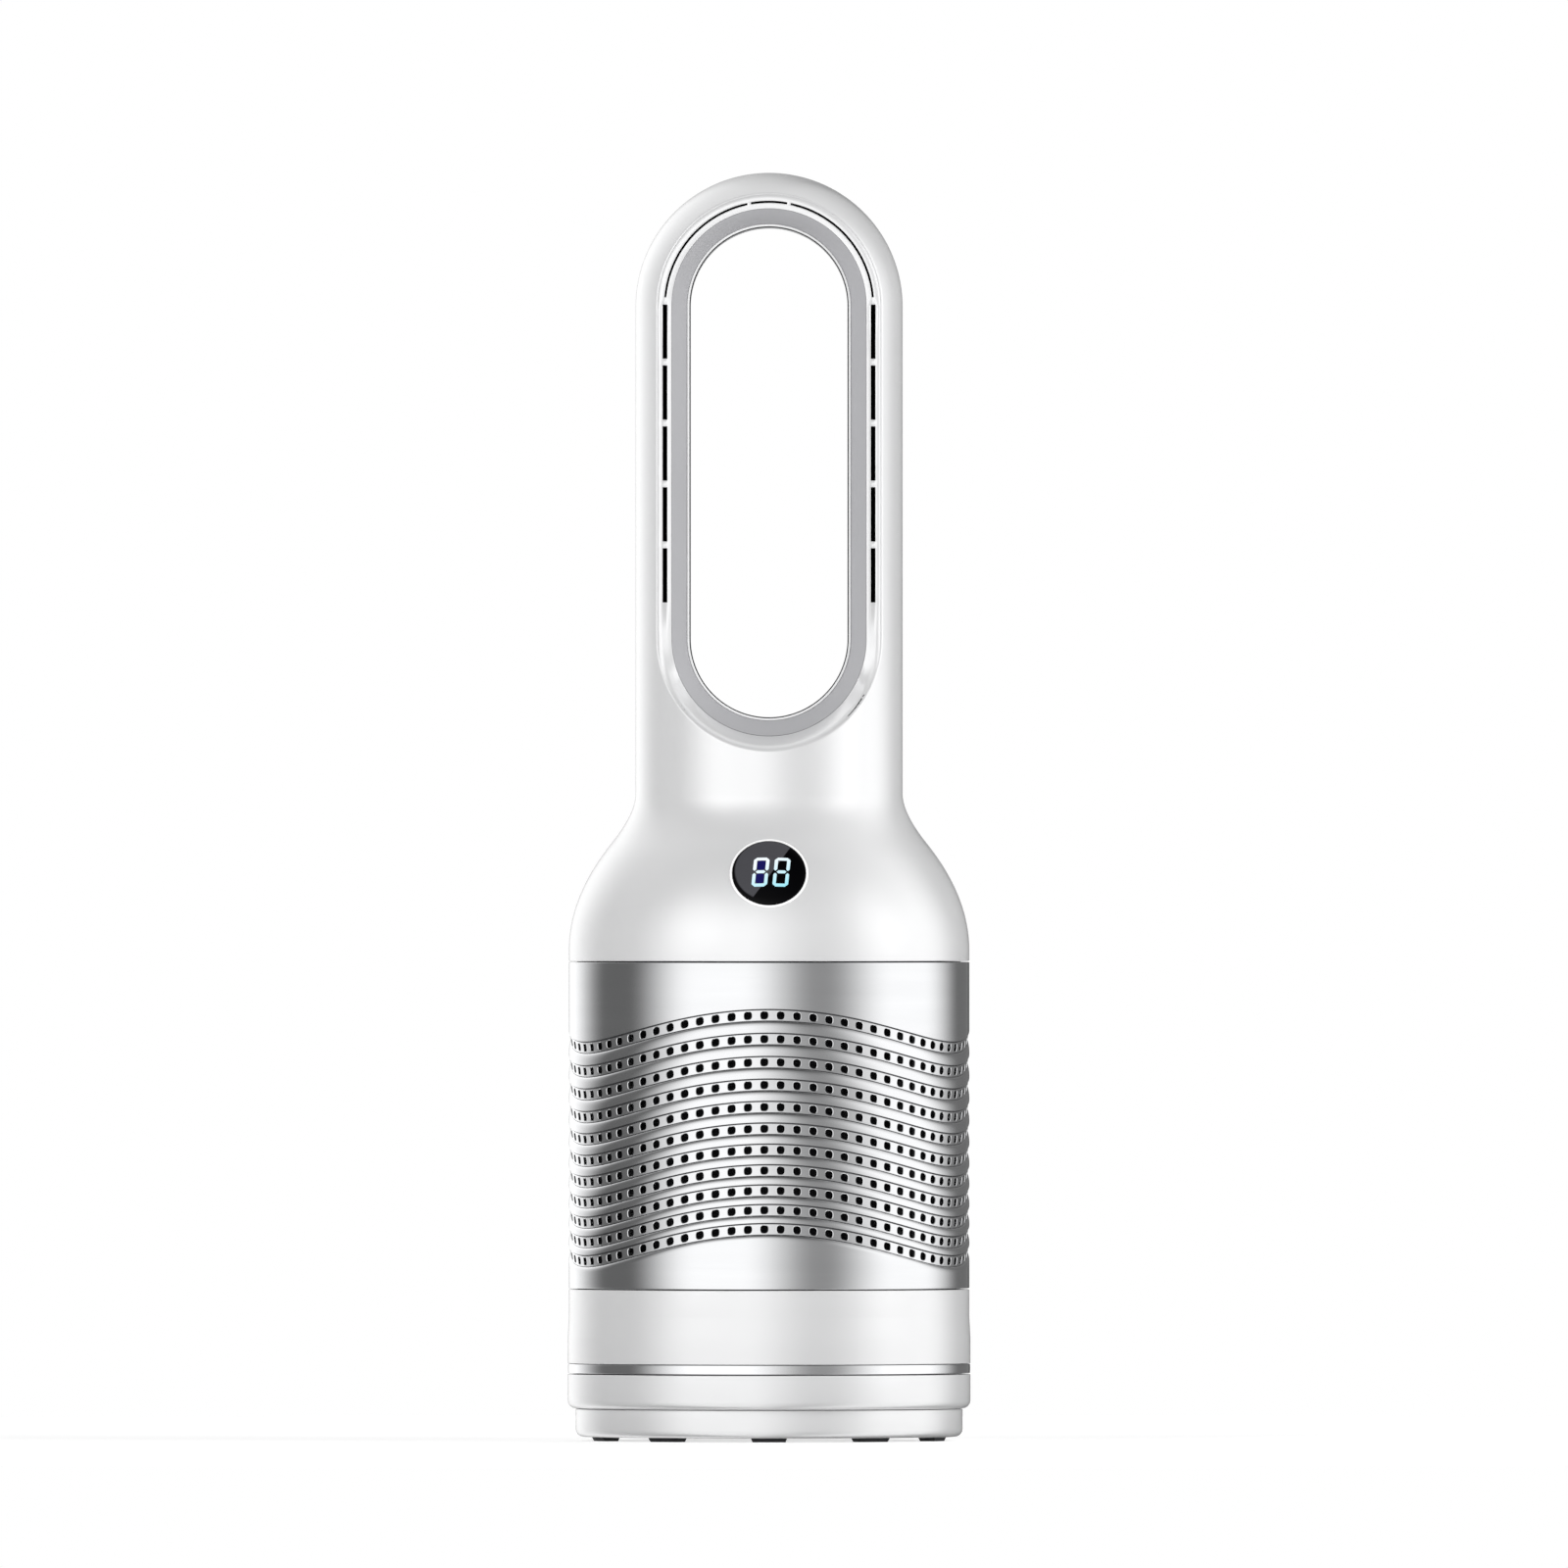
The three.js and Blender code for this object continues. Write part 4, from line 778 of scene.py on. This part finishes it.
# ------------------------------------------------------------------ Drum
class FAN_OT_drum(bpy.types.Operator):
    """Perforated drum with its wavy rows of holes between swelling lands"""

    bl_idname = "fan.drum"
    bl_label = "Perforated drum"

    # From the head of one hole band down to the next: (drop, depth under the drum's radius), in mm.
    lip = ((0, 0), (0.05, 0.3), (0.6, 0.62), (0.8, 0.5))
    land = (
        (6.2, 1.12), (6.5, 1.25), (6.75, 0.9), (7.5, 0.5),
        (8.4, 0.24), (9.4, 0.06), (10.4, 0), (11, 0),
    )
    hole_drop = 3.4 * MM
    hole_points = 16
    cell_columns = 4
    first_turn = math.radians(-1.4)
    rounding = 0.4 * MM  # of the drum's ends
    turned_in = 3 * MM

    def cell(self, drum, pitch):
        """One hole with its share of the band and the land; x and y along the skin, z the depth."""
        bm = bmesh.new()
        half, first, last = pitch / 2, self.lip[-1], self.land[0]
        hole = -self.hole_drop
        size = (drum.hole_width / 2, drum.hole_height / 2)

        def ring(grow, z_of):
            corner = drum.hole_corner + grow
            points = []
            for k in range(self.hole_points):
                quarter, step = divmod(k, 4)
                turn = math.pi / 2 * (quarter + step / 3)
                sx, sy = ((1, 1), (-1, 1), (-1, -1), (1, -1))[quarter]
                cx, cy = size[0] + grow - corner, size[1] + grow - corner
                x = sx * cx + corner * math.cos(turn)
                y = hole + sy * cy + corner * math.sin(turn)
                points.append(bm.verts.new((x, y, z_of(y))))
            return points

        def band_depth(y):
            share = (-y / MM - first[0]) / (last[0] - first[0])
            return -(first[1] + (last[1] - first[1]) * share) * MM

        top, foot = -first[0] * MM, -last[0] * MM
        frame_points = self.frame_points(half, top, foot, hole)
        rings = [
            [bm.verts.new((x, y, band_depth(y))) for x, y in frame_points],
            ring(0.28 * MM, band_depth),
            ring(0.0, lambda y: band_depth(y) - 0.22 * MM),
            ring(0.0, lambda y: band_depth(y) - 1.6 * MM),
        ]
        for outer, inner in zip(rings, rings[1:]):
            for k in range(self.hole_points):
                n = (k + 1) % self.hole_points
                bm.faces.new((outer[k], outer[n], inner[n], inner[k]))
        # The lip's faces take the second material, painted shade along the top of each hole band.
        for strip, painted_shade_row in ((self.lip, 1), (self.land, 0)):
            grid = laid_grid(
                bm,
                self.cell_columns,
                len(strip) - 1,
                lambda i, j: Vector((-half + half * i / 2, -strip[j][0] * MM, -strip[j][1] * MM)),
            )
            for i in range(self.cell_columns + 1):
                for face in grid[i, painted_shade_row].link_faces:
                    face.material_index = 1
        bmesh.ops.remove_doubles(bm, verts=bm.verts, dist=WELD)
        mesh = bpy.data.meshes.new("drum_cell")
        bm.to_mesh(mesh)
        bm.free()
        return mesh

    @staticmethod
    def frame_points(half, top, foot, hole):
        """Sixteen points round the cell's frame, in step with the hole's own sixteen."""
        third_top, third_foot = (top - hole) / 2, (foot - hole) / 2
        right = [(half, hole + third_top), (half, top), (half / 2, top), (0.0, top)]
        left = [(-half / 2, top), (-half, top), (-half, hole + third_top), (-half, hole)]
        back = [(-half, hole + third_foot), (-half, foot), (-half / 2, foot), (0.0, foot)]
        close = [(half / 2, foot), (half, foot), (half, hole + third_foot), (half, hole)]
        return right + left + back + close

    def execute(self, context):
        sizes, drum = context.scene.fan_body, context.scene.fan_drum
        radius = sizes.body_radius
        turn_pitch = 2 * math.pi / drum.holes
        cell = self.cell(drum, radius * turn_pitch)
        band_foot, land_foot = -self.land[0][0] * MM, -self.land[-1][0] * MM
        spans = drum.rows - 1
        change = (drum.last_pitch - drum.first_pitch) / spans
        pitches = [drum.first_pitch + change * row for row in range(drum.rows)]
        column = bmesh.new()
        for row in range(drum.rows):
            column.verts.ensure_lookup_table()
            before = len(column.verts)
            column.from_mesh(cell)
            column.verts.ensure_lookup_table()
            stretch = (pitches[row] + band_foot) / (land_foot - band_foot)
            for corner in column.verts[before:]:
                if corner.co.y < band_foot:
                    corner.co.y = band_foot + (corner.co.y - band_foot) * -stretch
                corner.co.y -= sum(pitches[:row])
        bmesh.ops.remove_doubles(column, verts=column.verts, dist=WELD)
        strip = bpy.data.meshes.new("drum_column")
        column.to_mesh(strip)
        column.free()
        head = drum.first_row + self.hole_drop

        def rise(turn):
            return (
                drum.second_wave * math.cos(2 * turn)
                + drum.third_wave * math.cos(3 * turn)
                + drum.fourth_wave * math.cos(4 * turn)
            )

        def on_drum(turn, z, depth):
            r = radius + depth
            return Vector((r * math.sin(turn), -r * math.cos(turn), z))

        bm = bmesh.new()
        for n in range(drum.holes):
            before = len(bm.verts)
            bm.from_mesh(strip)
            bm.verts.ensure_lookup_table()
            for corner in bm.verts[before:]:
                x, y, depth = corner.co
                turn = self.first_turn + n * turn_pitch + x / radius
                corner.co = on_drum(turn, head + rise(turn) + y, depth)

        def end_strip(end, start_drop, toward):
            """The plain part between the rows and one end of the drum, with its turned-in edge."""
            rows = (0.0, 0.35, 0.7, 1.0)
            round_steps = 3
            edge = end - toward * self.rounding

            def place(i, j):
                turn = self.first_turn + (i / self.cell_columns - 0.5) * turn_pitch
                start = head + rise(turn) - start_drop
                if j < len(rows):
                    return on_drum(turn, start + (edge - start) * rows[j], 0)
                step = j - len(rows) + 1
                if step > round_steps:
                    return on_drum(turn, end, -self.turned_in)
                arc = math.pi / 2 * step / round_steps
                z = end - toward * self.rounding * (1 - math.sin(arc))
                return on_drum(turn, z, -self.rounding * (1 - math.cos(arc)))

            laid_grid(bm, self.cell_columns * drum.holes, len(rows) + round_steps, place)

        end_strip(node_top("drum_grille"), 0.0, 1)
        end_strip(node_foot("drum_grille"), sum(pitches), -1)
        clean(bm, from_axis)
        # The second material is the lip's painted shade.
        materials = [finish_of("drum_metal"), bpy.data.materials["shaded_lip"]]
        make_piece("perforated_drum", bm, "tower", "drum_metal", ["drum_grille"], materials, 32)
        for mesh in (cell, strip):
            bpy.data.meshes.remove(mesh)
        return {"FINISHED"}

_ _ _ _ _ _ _

:: GOAL OF THE EXERCISE ::
Exactly as they stand, set down the lines from the top of the data through the line with "size = (drum.hole_width".

:: EXPECTED OUTPUT ::
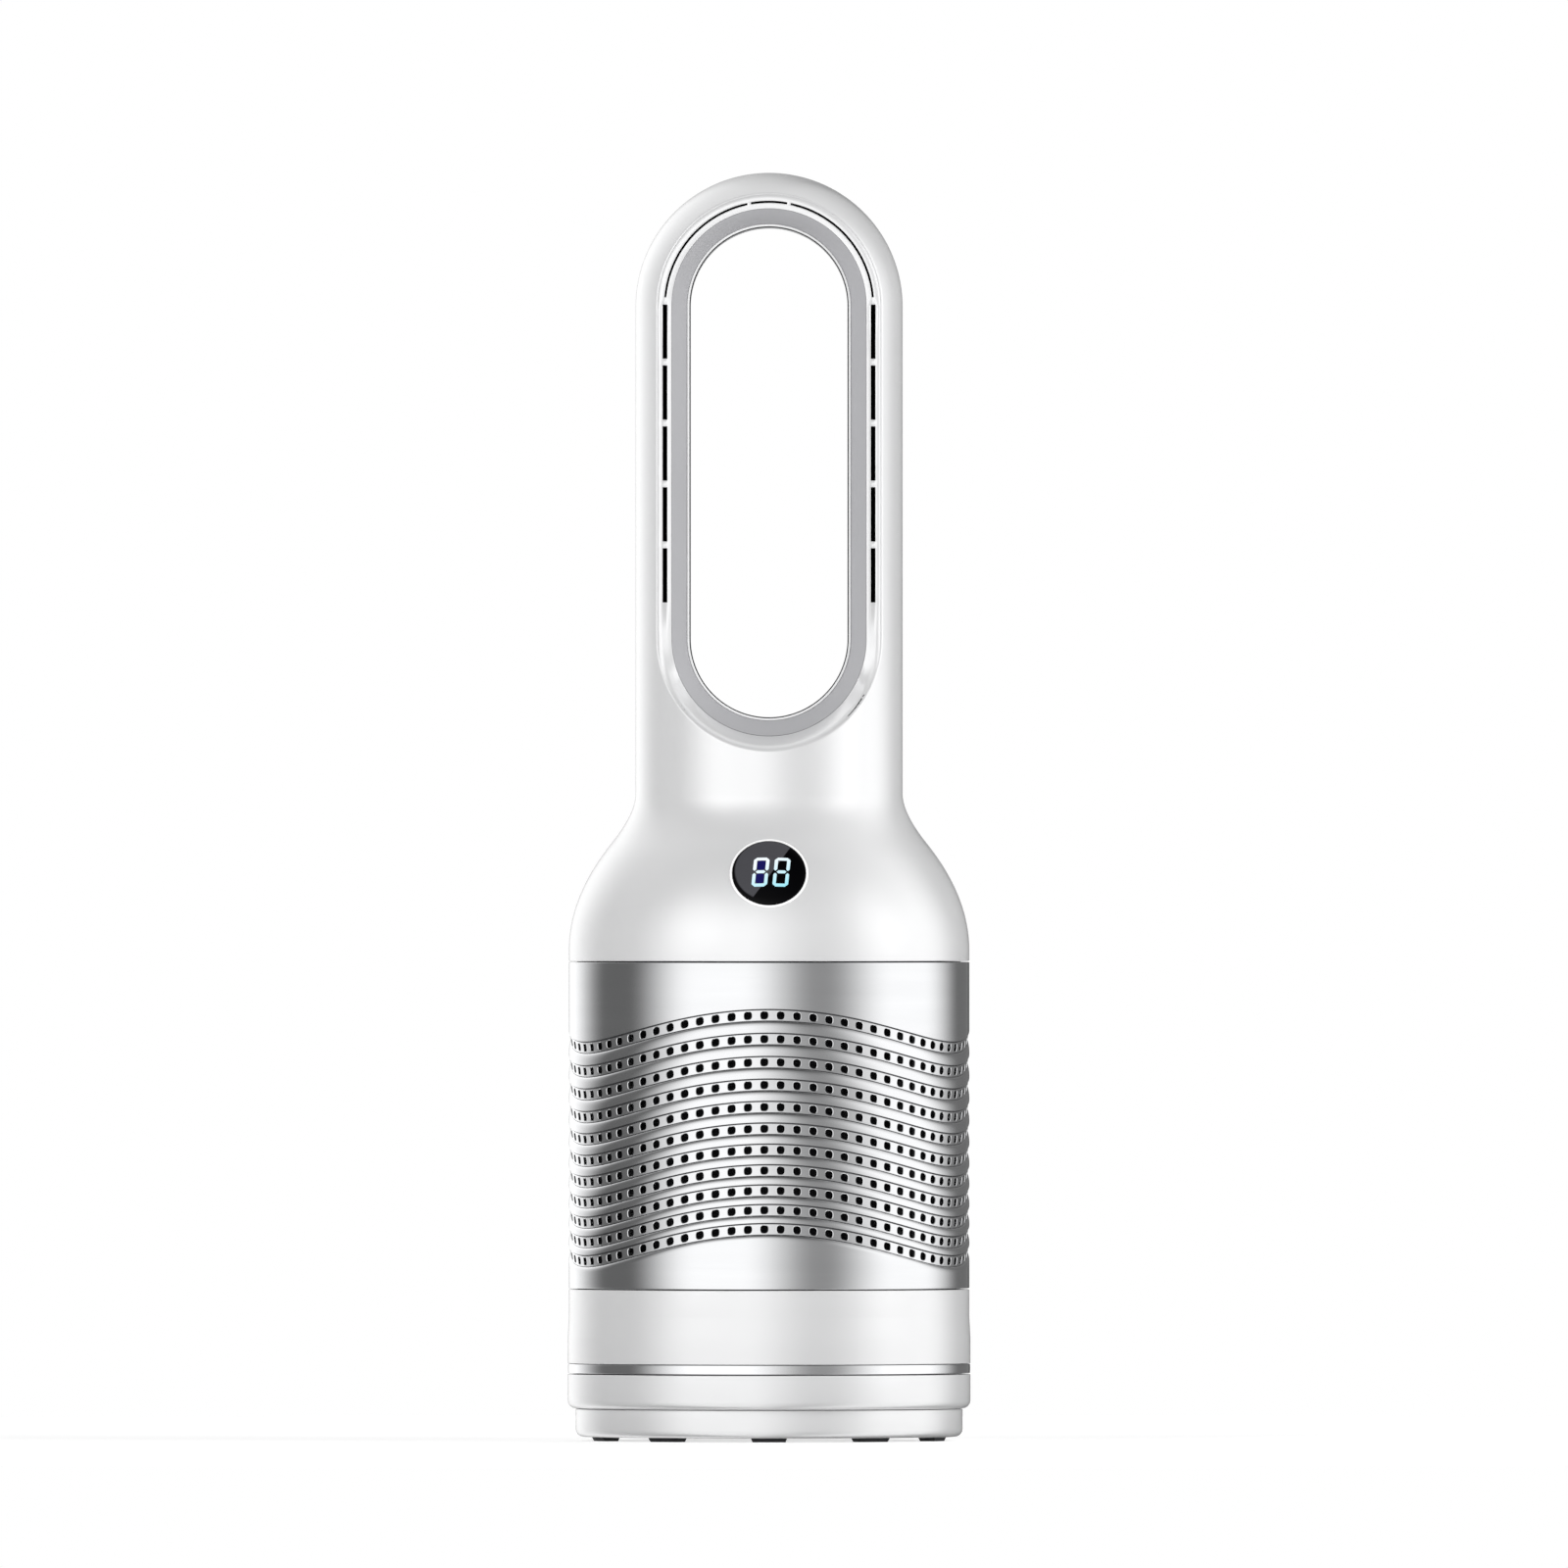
The three.js and Blender code for this object continues. Write part 4, from line 778 of scene.py on. This part finishes it.
# ------------------------------------------------------------------ Drum
class FAN_OT_drum(bpy.types.Operator):
    """Perforated drum with its wavy rows of holes between swelling lands"""

    bl_idname = "fan.drum"
    bl_label = "Perforated drum"

    # From the head of one hole band down to the next: (drop, depth under the drum's radius), in mm.
    lip = ((0, 0), (0.05, 0.3), (0.6, 0.62), (0.8, 0.5))
    land = (
        (6.2, 1.12), (6.5, 1.25), (6.75, 0.9), (7.5, 0.5),
        (8.4, 0.24), (9.4, 0.06), (10.4, 0), (11, 0),
    )
    hole_drop = 3.4 * MM
    hole_points = 16
    cell_columns = 4
    first_turn = math.radians(-1.4)
    rounding = 0.4 * MM  # of the drum's ends
    turned_in = 3 * MM

    def cell(self, drum, pitch):
        """One hole with its share of the band and the land; x and y along the skin, z the depth."""
        bm = bmesh.new()
        half, first, last = pitch / 2, self.lip[-1], self.land[0]
        hole = -self.hole_drop
        size = (drum.hole_width / 2, drum.hole_height / 2)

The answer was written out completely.